On August 31, 2024, two WSJ reporters were needed to broadcast the news that Jeffrey Epstein had tried to tap into Trump’s circle during the 2016 presidential campaign, even scheduling lunches to which Trump backers were invited. Bad Epstein, bad Trump.
On September 15, 2023, a long article covered what it called Exxon’s climate “two-step,” highlighting nefarious corporate doings in special text boxes—“Exxon researchers met regularly about developments in climate science but continued to discuss doubts about the scientific consensus,” and in an email about an Arctic project an adviser had written that “we will need to push back hard—albeit in a nuanced way—against this notion that the whole area is ‘pristine.’” Like Musk, corporations should heed the “consensus.”
On October 17, 2023, a prominent (online) headline announced that “Israeli Airstrike on Gaza Hospital Kills More Than 50, Palestinian Officials Say,” before being changed to “Hamas War Intensifies: Strike Kills 500 in Gaza Hospital, Officials Report.” The published version cited “both sides,” including the claims of “militant” groups, but remained agnostic on “the source” of the explosion.
A November 6, 2023, article on the impact of the Gaza war on Arab-Israelis summarized relevant history as, “Hundreds of thousands of Palestinian Arabs were driven from their homes during the war that erupted upon the creation of the state of Israel in 1948.” No word on how it “erupted.”

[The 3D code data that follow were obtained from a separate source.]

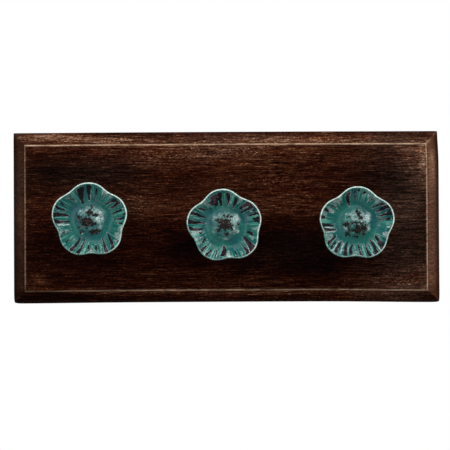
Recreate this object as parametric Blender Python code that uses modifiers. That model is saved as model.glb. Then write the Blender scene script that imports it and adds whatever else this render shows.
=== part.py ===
"""A wall hook board: a moulded hardwood board that carries three ceramic flower knobs.

The parts are laid out on a bench, face up: X to the right, Y up the wall and Z out from the wall, with the
board's back at z = 0. They are parented to the empty wall_frame, which stands the bench upright. In the
world the board's back lies on the plane y = 0, its face looks along -Y, and +Z is up. The origin is on the
back, midway between the seats of the two keyhole plates.

Each knob is a ceramic flower with a threaded stud cemented into its stem. The stud runs through a turned
metal base and the board, and a washer and nut in a counterbore draw the three together. Two keyhole plates,
let into the back, hang the board on two wall screws.
"""

from math import atan2, cos, pi, radians, sin, sqrt

import bmesh
import bpy

MM = 0.001

# Board
BOARD_WIDTH = 254.0 * MM
BOARD_HEIGHT = 101.6 * MM
BOARD_THICKNESS = 16.0 * MM
MOULDING_WIDTH = 8.0 * MM  # from the board's side to the arris of its raised field
OVOLO_RADIUS = 7.0 * MM
STEP_DEPTH = 1.2 * MM  # the field stands this far above the ovolo
SEAT_BELOW_TOP = 24.0 * MM  # from the board's top edge down to the keyhole seats
BOARD_CENTRE_Y = SEAT_BELOW_TOP - BOARD_HEIGHT / 2

# Knobs: where the holes were drilled by hand, as (x, y) from an even row, and how far each flower is turned
KNOB_SPACING = 76.2 * MM
KNOB_ROW_Y = BOARD_CENTRE_Y - 4.2 * MM
KNOBS = {
    "left": (-KNOB_SPACING - 1.4 * MM, KNOB_ROW_Y + 2.1 * MM, radians(2)),
    "centre": (-1.0 * MM, KNOB_ROW_Y - 1.6 * MM, radians(7)),
    "right": (KNOB_SPACING - 2.2 * MM, KNOB_ROW_Y - 0.6 * MM, radians(-2)),
}
GAP = 0.3 * MM  # between pieces that bear on each other

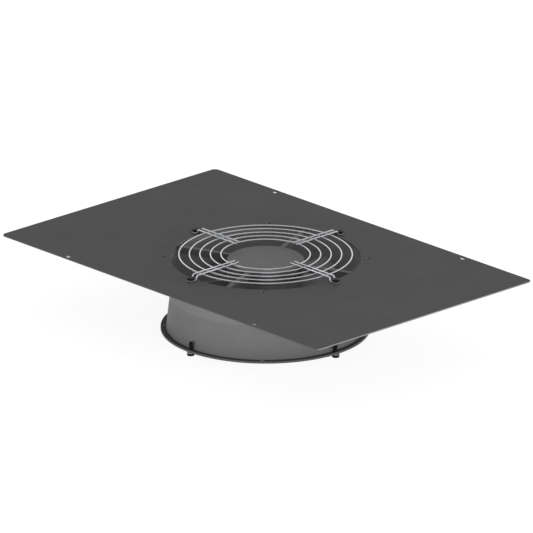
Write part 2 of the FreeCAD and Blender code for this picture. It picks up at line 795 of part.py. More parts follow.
def make_rotor_cup():
    """Drawn steel cup that turns round the stator, with a boss pressed on the shaft."""
    cup_boss_radius = shaft_radius + size.cup_boss_wall
    cup = turned(
        "rotor_cup",
        [
            (cup_inner_radius, cup_top),
            (cup_outer_radius, cup_top),
            (cup_outer_radius, cup_bottom),
            (shaft_radius, cup_bottom),
            (shaft_radius, lower_thrust_face),
            (cup_boss_radius, lower_thrust_face),
            (cup_boss_radius, cup_floor),
            (cup_inner_radius, cup_floor),
        ],
    )
    drill_hub_screw_holes(cup, tapped_radius)
    return cup


def make_rotor_laminations():
    """Ring of steel laminations pressed in the cup, with slots for the cage's bars."""
    body = new_body("rotor_laminations")
    outline = new_sketch(body, "outline", lift=-size.stack_bottom)
    add_circle(outline, cup_inner_radius)
    add_circle(outline, rotor_bore)
    pad(body, outline, size.stack_bottom - size.stack_top, "stack")
    slot = new_sketch(body, "slot_outline", lift=-size.stack_bottom)
    add_rectangle(slot, bar_inner, bar_outer, -size.bar_width / 2, size.bar_width / 2)
    first = cut_through(body, slot, "slot")
    polar(body, [first], size.bar_count, "slots")
    return body


def make_rotor_cage():
    """Squirrel cage cast in aluminium: bars through the laminations joined by a ring at each end."""
    body = new_body("rotor_cage")
    for name, base in (
        ("lower_ring", -size.stack_bottom - size.end_ring_height),
        ("upper_ring", -size.stack_top),
    ):
        outline = new_sketch(body, f"{name}_outline", lift=base)
        add_circle(outline, cup_inner_radius)
        add_circle(outline, rotor_bore + size.end_ring_step)
        pad(body, outline, size.end_ring_height, name)
    bar = new_sketch(body, "bar_outline", lift=-size.stack_bottom)
    add_rectangle(bar, bar_inner, bar_outer, -size.bar_width / 2, size.bar_width / 2)
    first = pad(body, bar, size.stack_bottom - size.stack_top, "bar")
    polar(body, [first], size.bar_count, "bars")
    return body


# ---------------------------------------------------------------------------------------------------------------
# Impeller
# ---------------------------------------------------------------------------------------------------------------
def add_blade_section(sketch, chord, camber, thickness):
    """A cambered section centred on the sketch's origin: two arcs that bulge downwards, closed by blunt edges."""
    half_chord = chord / 2
    half_edge = size.blade_edge / 2
    back = -camber - thickness / 2
    face = -camber + thickness / 2
    left, right = -half_chord.value, half_chord.value
    edge = half_edge.value

    lower = sketch.addGeometry(
        Part.Arc(Vector(left, -edge, 0), Vector(0, back.value, 0), Vector(right, -edge, 0)), False
    )
    trailing = sketch.addGeometry(Part.LineSegment(Vector(right, -edge, 0), Vector(right, edge, 0)), False)
    upper = sketch.addGeometry(
        Part.Arc(Vector(left, edge, 0), Vector(0, face.value, 0), Vector(right, edge, 0)), False
    )
    leading = sketch.addGeometry(Part.LineSegment(Vector(left, edge, 0), Vector(left, -edge, 0)), False)

    # Both arcs run anticlockwise from their left ends to their right ends.
    corners = [
        (lower, 2, trailing, 1),
        (trailing, 2, upper, 2),
        (upper, 1, leading, 1),
        (leading, 2, lower, 1),
    ]
    for corner in corners:
        sketch.addConstraint(Sketcher.Constraint("Coincident", *corner))
    pin(sketch, trailing, 1, half_chord, -half_edge)
    pin(sketch, trailing, 2, half_chord, half_edge)
    pin(sketch, leading, 1, -half_chord, half_edge)
    pin(sketch, leading, 2, -half_chord, -half_edge)
    for arc, rise in ((lower, -half_edge - back), (upper, half_edge - face)):
        drive(sketch, "Radius", arc, by=(half_chord * half_chord + rise * rise) / (rise * 2))


def make_impeller():
    """Moulded hub over the rotor cup with lofted blades, steep at the root and flat at the tip."""
    body = new_body("impeller")
    shell = new_sketch(body, "hub_profile", "XZ_Plane")
    profile = [
        (cup_outer_radius, cup_top),
        (hub_radius, cup_top),
        (hub_radius, hub_bottom - size.hub_edge),
        (hub_radius - size.hub_edge, hub_bottom),
        (0.0, hub_bottom),
        (0.0, cup_bottom),
        (cup_outer_radius, cup_bottom),
    ]
    add_polygon(shell, [(radius, -as_size(depth)) for radius, depth in profile])
    revolve(body, shell, "hub")

    # Each section stands square to the blade's radius and is turned by its pitch before the loft joins the two.
    blade_tip_radius = throat_bore - size.blade_tip_gap
    root_plane = cup_outer_radius + size.blade_root_sink
    tip_plane = blade_tip_radius + size.blade_tip_trim
    sections = []
    for name, plane, chord, pitch, camber, thickness in (
        ("root", root_plane, size.root_chord, size.root_pitch, size.root_camber, size.root_thickness),
        ("tip", tip_plane, size.tip_chord, size.tip_pitch, size.tip_camber, size.tip_thickness),
    ):
        section = new_sketch(body, name, "YZ_Plane", lift=plane, turn=pitch)
        section.setExpression("AttachmentOffset.Base.y", (-size.blade_middle).text)
        add_blade_section(section, chord, camber, thickness)
        sections.append(section)
    blade = body.newObject("PartDesign::AdditiveLoft", "impeller_blade")
    blade.Profile = sections[0]
    blade.Sections = [sections[1]]
    blade.Ruled = True
    polar(body, [blade], size.blade_count, "blades")

    # The tips are trimmed to one cylinder, which leaves their running gap to the drum's waist.
    trim = new_sketch(body, "tip_trim_profile", "XZ_Plane")
    add_rectangle(trim, blade_tip_radius, tip_plane * 1.2, -size.fan_depth, 0.0)
    revolve(body, trim, "tip_trim", kind="Groove")

    drill_hub_screw_holes(body, clearance_radius)
    return body


# ---------------------------------------------------------------------------------------------------------------
# Wire guards, drawn seated on height 0 with their rings above it
# ---------------------------------------------------------------------------------------------------------------
def make_guard_rings(label):
    """Concentric rings of round wire at an even pitch."""
    body = new_body(label)
    sketch = new_sketch(body, "sections", "XZ_Plane")
    ring_pitch = (ring_outer_radius - ring_inner_radius) / (size.ring_count - 1)
    for number in range(int(size.ring_count.value)):
        add_wire_section(sketch, ring_inner_radius + ring_pitch * number, size.ring_height, size.ring_wire)
    revolve(body, sketch, "rings")
    return body


def add_leg_path(sketch):
    """Centre line of one spoke leg: out over the rings, down a slope and out along the seat to the loop."""
    slope = math.radians(size.spoke_slope.value)
    bend = size.spoke_bend_radius
    top = size.ring_height + (size.ring_wire + size.spoke_wire) / 2
    seat = size.spoke_wire / 2
    across = bend.value * math.sin(slope)
    down = bend.value * (1 - math.cos(slope))
    fall = top.value - seat.value - 2 * down
    start = Vector(spoke_bend_start.value, top.value, 0)
    slope_start = start + Vector(across, -down, 0)
    slope_end = slope_start + Vector(fall / math.tan(slope), -fall, 0)
    foot = Vector(slope_end.x + across, seat.value, 0)
    upper_centre = start - Vector(0, bend.value, 0)
    lower_centre = foot + Vector(0, bend.value, 0)
    half_turn = math.pi / 2
    axis = Vector(0, 0, 1)

    inner = sketch.addGeometry(Part.LineSegment(Vector(spoke_inner_end.value, top.value, 0), start), False)
    upper_circle = Part.Circle(upper_centre, axis, bend.value)
    upper = sketch.addGeometry(Part.ArcOfCircle(upper_circle, half_turn - slope, half_turn), False)
    ramp = sketch.addGeometry(Part.LineSegment(slope_start, slope_end), False)
    lower_circle = Part.Circle(lower_centre, axis, bend.value)
    lower = sketch.addGeometry(Part.ArcOfCircle(lower_circle, -half_turn - slope, -half_turn), False)
    outer = sketch.addGeometry(Part.LineSegment(foot, Vector(legs_end.value, seat.value, 0)), False)

    for joint in ((inner, 2, upper, 2), (upper, 1, ramp, 1), (ramp, 2, lower, 1), (lower, 2, outer, 1)):
        sketch.addConstraint(Sketcher.Constraint("Tangent", *joint))
    sketch.addConstraint(Sketcher.Constraint("Horizontal", inner))
    sketch.addConstraint(Sketcher.Constraint("Horizontal", outer))
    pin(sketch, inner, 1, spoke_inner_end, top)
    drive(sketch, "DistanceX", -1, 1, inner, 2, by=spoke_bend_start)
    drive(sketch, "Radius", upper, by=bend)
    drive(sketch, "Radius", lower, by=bend)
    pin(sketch, outer, 2, legs_end, seat)
    angle = sketch.addConstraint(Sketcher.Constraint("Angle", ramp, -slope))
    sketch.setExpression(f"Constraints[{angle}]", f"(0 - {size.spoke_slope.text}) * 1 deg")
    return top, seat


def make_guard_spokes(label):
    """Hairpins of round wire laid across the rings, each looped round one guard screw."""
    body = new_body(label)
    pieces = []
    for name, side in (("right", 1), ("left", -1)):
        # This plane's normal points along -Y, so a positive lift is the leg at negative Y.
        path = new_sketch(body, f"{name}_path", "XZ_Plane", lift=half_spacing * side)
        top, seat = add_leg_path(path)
        section = new_sketch(body, f"{name}_section", "YZ_Plane", lift=spoke_inner_end)
        add_wire_section(section, half_spacing * -side, top, size.spoke_wire)
        leg = body.newObject("PartDesign::AdditivePipe", f"{label}_{name}_leg")
        leg.Profile = section
        leg.Spine = (path, [f"Edge{number}" for number in range(1, 6)])
        pieces.append(leg)
    # The loop opens towards the fan, where the two legs run into it.
    loop_section = new_sketch(body, "loop_section", "XZ_Plane")
    add_wire_section(loop_section, bolt_radius + loop_radius, seat, size.spoke_wire)
    axis = add_upright_axis(loop_section, bolt_radius)
    loop = revolve(body, loop_section, "loop", axis=axis, angle=loop_sweep)
    loop.Midplane = True
    loop.setExpression("Angle", f"360 deg - 2 * asin({half_spacing.text} / {loop_radius.text})")
    pieces.append(loop)
    polar(body, pieces, size.guard_screw_count, "set")
    return body


def make_guard(prefix, seat_height, upside_down):
    """A guard with its four screws, seated at a height and facing up or down."""
    set_height(make_guard_rings(f"{prefix}_guard_rings"), seat_height, upside_down)
    set_height(make_guard_spokes(f"{prefix}_guard_spokes"), seat_height, upside_down)
    under_head = size.spoke_wire * (-1 if upside_down else 1) + seat_height
    screws = make_screws(f"{prefix}_guard_screws", bolt_radius, size.guard_screw_length, size.guard_screw_count)
    set_height(screws, under_head, upside_down)


# ---------------------------------------------------------------------------------------------------------------
# Assembly
# ---------------------------------------------------------------------------------------------------------------
make_cover_plate()
make_fan_housing()
make_terminals()
make_motor_leads()
make_bearing_parts()
make_stator_core()
make_stator_coils()
make_shading_rings()
make_shaft()
make_retaining_clip()
make_rotor_cup()
make_rotor_laminations()
make_rotor_cage()
make_impeller()
hub_screws = make_screws("impeller_screws", size.hub_screw_circle / 2, size.hub_screw_length, size.hub_screw_count)
set_height(hub_screws, -hub_bottom, upside_down=True)
make_guard("upper", size.plate_thickness, upside_down=False)
make_guard("lower", -size.fan_depth, upside_down=True)
doc.recompute()

NODES = [
    "cover_plate",
    "fan_housing",
    "terminal_block",
    "terminal_tabs",
    "motor_leads",
    "bearing_tube",
    "upper_bearing",
    "lower_bearing",
    "oil_wick",
    "upper_thrust_washer",
    "lower_thrust_washer",
    "stator_core",
    "stator_coils",
    "shading_rings",
    "upper_guard_rings",
    "upper_guard_spokes",
    "upper_guard_screws",
    "lower_guard_rings",
    "lower_guard_spokes",
    "lower_guard_screws",
    "shaft",
    "retaining_clip",
    "rotor_cup",
    "rotor_laminations",
    "rotor_cage",
    "impeller",
    "impeller_screws",
]

for item in doc.Objects:
    if "Invalid" in item.State or "Error" in item.State:
        raise RuntimeError(f"{item.Name}: {item.State}")
for label in NODES:
    piece = doc.getObjectsByLabel(label)[0]
    if piece.Shape.isNull() or not piece.Shape.isValid():
        raise RuntimeError(f"{label} has no valid shape")
for label in NODES:
    shape = doc.getObjectsByLabel(label)[0].Shape
    shape.exportStep(f"parts/{label}.step")
    box = shape.BoundBox
    print(
        f"{label}: {len(shape.Solids)} solids, {shape.Volume:.1f} mm3,"
        f" x {box.XMin:.2f} {box.XMax:.2f}, y {box.YMin:.2f} {box.YMax:.2f}, z {box.ZMin:.2f} {box.ZMax:.2f}"
    )
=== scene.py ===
# %% [markdown]
# # A rack fan tray
#
# The real object is a flat steel plate that closes the fan opening in the roof of a server rack. One round
# axial fan hangs under it, and a guard of bright wire rings covers each side of the fan. The solids and the
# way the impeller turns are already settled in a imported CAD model. This script gives every surface a
# finish, and it makes again the few pieces whose small shapes matter most: the round wires, the screws and
# the plate.
#
# Loading the model comes first, because sizes and places are read from it. Lengths are in metres.

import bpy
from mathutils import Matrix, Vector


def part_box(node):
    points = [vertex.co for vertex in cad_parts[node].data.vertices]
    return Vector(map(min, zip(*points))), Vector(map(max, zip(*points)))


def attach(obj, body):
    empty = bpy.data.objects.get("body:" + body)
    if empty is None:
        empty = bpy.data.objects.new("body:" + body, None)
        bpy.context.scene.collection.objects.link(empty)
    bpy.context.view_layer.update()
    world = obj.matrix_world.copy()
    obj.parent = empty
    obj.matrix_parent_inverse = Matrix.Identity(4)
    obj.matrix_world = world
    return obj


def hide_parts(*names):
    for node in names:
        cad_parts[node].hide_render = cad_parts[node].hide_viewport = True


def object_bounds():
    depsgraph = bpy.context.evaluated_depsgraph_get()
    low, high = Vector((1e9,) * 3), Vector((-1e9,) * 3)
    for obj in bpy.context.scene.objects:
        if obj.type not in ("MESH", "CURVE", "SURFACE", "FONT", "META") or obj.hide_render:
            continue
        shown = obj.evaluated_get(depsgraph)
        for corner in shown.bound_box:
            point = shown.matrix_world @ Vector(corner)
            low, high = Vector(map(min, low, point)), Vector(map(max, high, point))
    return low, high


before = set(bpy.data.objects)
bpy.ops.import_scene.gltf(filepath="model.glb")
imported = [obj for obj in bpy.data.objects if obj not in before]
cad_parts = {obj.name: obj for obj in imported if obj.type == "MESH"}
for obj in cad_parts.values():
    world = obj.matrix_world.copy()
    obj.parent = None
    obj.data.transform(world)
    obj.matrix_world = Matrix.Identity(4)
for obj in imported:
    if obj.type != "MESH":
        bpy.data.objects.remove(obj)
cad_low, cad_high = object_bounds()
print("CAD box in mm:", [round(v * 1000, 1) for v in (*cad_low, *cad_high)])

# %% Units and modules
import math

import bmesh
import bpy
from mathutils import Matrix, Quaternion, Vector

MM = 0.001
scene = bpy.context.scene
scene.view_settings.view_transform = "Standard"
print("One millimetre is", MM, "scene units")

# %% [markdown]
# ## The camera
#
# Pictures of flat things are best taken from far away with a long lens, so that parallel edges stay nearly
# parallel. The camera could be placed by eye, but three numbers describe it better: how far round the
# object it stands, how high over the horizon, and how far away. It looks at a point a little to the near
# side of the fan's axis, and so the plate fills the frame from edge to edge.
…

A January 3, 2024, feature on potentially swingable Saginaw County briefly cited a comment by a former Republican official that voters “don’t take kindly to nonsense,” but gave two paragraphs to a Democratic former basketball coach, quoted as saying that “Trump scares me” and that apathy means a vote for Trump. Apparently, the Journal’s intrepid reporters could find no Biden opponents who were equally scared of him.
Etcetera.
In his recent annual letter to readers, Wall Street Journal publisher Almar Latour celebrated its record of slaking subscribers’ “thirst” for “nonpartisan journalism.” Does he read his own paper?